(Records from a dataset)
☆ ☆ ☆ ☆ ☆ ☆ ☆
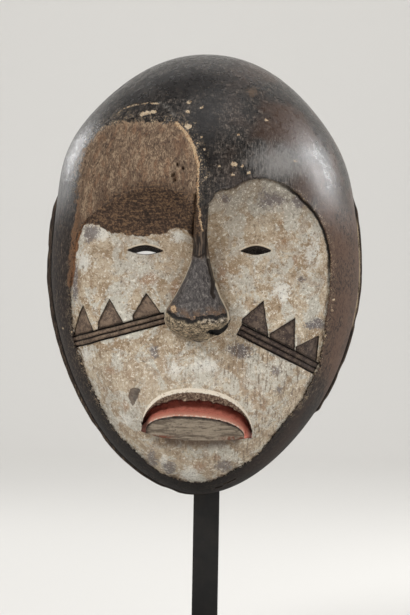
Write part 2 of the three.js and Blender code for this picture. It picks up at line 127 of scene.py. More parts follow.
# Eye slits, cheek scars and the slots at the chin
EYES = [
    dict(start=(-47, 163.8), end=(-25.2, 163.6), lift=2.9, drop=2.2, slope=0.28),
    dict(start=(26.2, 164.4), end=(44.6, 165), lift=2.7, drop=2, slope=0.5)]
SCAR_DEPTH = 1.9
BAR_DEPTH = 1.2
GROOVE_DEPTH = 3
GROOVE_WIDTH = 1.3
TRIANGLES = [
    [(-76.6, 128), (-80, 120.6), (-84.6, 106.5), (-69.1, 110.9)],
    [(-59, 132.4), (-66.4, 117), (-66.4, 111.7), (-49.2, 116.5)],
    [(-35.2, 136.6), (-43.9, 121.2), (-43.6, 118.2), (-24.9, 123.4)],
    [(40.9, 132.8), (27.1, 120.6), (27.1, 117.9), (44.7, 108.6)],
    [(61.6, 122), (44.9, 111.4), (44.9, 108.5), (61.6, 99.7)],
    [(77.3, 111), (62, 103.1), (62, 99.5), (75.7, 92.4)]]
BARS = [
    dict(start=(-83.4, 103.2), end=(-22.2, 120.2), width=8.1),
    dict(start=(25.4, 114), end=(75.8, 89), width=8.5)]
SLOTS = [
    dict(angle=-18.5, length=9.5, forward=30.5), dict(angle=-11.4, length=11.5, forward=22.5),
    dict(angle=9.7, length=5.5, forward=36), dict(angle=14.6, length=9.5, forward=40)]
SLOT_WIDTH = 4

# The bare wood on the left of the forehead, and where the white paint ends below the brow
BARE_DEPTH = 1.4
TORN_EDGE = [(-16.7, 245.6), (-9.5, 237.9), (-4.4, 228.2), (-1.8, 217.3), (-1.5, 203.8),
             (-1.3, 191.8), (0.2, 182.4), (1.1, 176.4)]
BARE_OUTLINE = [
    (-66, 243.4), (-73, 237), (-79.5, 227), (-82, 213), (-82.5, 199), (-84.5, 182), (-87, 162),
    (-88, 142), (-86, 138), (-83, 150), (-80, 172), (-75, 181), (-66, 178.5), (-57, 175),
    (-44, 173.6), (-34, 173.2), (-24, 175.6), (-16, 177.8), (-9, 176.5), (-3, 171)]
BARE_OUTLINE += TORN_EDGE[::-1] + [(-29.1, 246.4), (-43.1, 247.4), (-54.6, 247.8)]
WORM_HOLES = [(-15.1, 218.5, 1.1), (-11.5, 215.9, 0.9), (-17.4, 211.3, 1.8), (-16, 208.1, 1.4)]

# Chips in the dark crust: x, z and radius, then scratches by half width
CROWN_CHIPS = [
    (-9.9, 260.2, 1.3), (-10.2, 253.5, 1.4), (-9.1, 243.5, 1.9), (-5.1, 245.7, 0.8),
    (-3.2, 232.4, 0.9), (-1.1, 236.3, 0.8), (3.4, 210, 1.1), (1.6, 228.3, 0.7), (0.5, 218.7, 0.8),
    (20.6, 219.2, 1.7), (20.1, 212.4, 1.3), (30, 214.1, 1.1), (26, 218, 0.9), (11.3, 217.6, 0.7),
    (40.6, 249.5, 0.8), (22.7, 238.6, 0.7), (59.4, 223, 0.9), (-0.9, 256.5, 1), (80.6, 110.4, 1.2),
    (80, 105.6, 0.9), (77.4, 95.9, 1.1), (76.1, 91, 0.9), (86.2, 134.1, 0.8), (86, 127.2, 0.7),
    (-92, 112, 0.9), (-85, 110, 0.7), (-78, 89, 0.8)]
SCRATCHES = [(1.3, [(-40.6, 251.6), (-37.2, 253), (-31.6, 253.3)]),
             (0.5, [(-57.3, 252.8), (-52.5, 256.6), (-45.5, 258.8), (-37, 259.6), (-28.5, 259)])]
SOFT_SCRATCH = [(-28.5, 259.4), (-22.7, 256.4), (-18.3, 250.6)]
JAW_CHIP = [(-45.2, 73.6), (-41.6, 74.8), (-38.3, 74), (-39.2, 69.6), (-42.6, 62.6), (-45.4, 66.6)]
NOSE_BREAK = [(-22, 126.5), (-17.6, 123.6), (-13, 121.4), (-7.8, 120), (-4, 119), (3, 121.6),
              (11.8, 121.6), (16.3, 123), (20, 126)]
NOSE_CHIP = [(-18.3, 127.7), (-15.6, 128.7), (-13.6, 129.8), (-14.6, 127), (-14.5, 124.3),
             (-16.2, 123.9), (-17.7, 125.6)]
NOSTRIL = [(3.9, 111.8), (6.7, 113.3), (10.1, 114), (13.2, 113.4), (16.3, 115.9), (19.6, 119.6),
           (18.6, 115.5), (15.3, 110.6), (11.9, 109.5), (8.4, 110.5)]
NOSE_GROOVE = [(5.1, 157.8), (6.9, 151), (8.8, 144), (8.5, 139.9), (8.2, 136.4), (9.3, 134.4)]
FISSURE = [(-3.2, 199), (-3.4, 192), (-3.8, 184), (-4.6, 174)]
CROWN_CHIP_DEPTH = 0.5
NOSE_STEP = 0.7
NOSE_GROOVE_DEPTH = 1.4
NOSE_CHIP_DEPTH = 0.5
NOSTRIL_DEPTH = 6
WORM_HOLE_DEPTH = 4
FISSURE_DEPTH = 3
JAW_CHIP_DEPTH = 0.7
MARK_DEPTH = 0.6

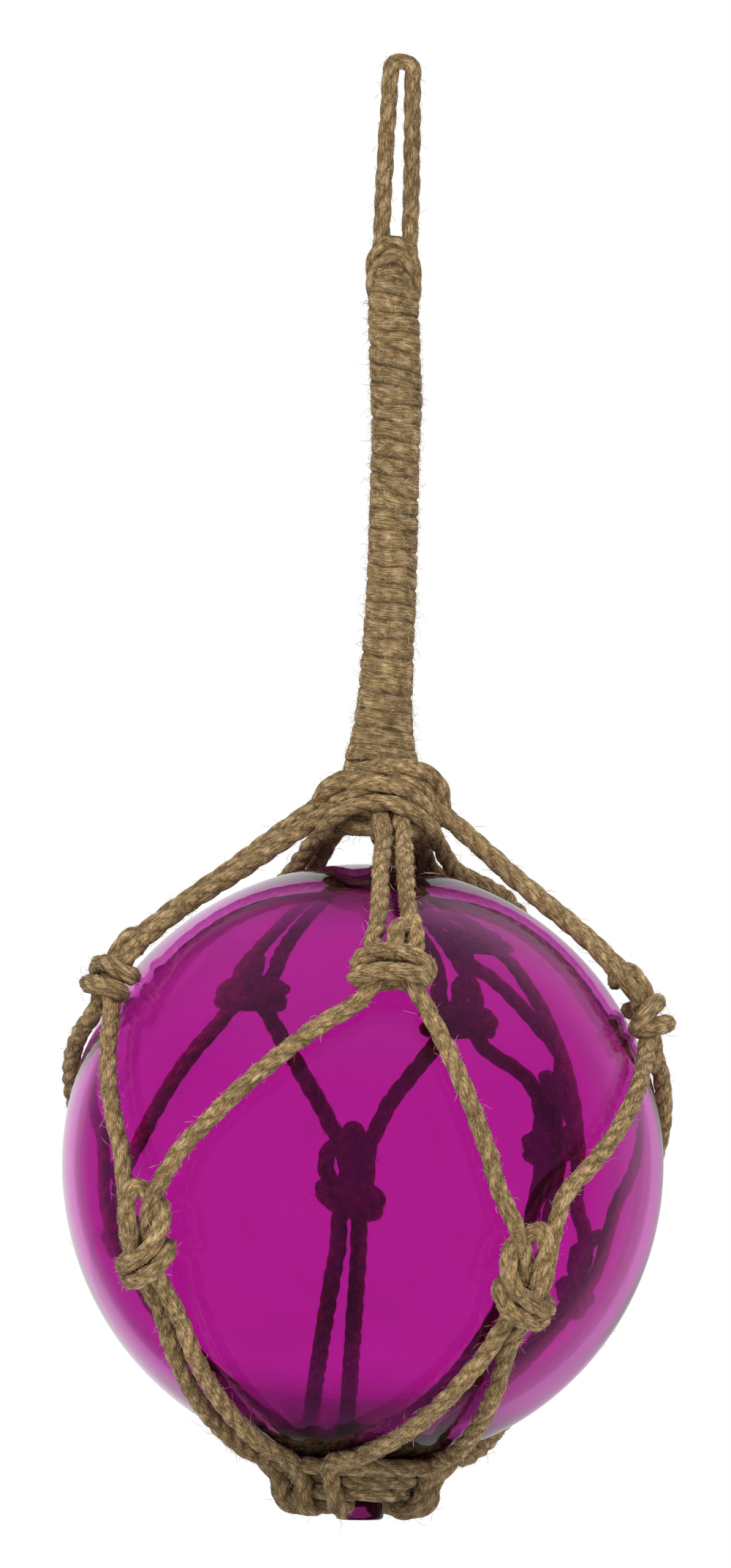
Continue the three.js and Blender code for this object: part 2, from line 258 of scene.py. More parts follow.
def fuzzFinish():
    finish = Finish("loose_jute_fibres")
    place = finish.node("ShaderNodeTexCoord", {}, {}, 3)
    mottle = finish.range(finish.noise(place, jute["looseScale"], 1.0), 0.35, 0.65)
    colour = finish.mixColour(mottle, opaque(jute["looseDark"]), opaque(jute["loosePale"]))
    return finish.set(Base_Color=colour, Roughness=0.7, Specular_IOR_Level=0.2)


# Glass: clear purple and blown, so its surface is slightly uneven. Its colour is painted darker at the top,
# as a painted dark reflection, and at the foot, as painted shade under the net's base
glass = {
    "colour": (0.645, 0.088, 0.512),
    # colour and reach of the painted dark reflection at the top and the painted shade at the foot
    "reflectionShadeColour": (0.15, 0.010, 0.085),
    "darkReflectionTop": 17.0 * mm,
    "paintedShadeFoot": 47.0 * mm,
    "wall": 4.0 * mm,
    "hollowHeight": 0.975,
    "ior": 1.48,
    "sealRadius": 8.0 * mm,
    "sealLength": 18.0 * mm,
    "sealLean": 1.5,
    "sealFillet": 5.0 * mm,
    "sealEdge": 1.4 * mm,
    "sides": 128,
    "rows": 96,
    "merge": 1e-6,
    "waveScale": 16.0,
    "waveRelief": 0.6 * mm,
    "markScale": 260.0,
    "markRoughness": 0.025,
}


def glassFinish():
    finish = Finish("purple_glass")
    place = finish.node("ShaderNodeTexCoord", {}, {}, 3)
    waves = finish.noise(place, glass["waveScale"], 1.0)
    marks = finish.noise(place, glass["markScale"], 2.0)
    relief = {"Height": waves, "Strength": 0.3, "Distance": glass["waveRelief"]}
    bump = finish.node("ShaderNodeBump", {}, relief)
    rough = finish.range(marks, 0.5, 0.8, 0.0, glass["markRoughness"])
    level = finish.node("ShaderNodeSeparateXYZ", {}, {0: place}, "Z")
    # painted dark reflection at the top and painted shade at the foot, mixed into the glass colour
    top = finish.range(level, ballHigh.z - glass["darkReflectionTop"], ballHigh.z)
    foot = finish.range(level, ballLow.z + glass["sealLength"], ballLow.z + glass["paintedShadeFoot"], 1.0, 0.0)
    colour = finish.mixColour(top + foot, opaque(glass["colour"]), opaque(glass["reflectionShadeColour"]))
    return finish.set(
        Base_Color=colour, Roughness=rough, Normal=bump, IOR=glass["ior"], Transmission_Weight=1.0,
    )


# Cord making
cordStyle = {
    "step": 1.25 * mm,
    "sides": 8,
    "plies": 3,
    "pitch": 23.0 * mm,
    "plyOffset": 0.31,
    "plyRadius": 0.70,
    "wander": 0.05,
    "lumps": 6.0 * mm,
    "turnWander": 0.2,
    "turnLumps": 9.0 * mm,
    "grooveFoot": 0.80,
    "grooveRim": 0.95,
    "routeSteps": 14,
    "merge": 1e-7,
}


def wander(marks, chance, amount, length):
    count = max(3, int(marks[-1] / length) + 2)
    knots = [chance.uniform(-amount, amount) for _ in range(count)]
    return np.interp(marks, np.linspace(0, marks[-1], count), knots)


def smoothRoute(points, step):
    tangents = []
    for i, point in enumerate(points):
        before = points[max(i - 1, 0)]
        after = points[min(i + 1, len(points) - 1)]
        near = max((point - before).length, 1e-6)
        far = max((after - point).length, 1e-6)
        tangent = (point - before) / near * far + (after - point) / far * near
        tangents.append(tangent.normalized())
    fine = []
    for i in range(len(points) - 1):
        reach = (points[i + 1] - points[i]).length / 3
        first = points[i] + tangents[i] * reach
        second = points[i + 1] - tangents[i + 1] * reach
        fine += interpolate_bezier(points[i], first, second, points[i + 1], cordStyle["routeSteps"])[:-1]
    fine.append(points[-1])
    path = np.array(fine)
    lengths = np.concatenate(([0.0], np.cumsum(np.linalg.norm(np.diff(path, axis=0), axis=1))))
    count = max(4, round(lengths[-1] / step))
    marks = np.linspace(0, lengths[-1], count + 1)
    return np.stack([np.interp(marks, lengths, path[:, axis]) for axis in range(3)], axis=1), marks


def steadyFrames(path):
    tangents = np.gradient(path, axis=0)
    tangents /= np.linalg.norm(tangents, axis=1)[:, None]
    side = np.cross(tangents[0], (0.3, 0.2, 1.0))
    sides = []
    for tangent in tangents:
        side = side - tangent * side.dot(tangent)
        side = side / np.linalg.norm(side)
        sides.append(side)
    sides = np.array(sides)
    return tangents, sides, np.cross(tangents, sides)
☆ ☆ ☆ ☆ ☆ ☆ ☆
Pull out the lines above in which the word "code" appears.

Write part 2 of the three.js and Blender code for this picture. It picks up at line 127 of scene.py. More parts follow.
Continue the three.js and Blender code for this object: part 2, from line 258 of scene.py. More parts follow.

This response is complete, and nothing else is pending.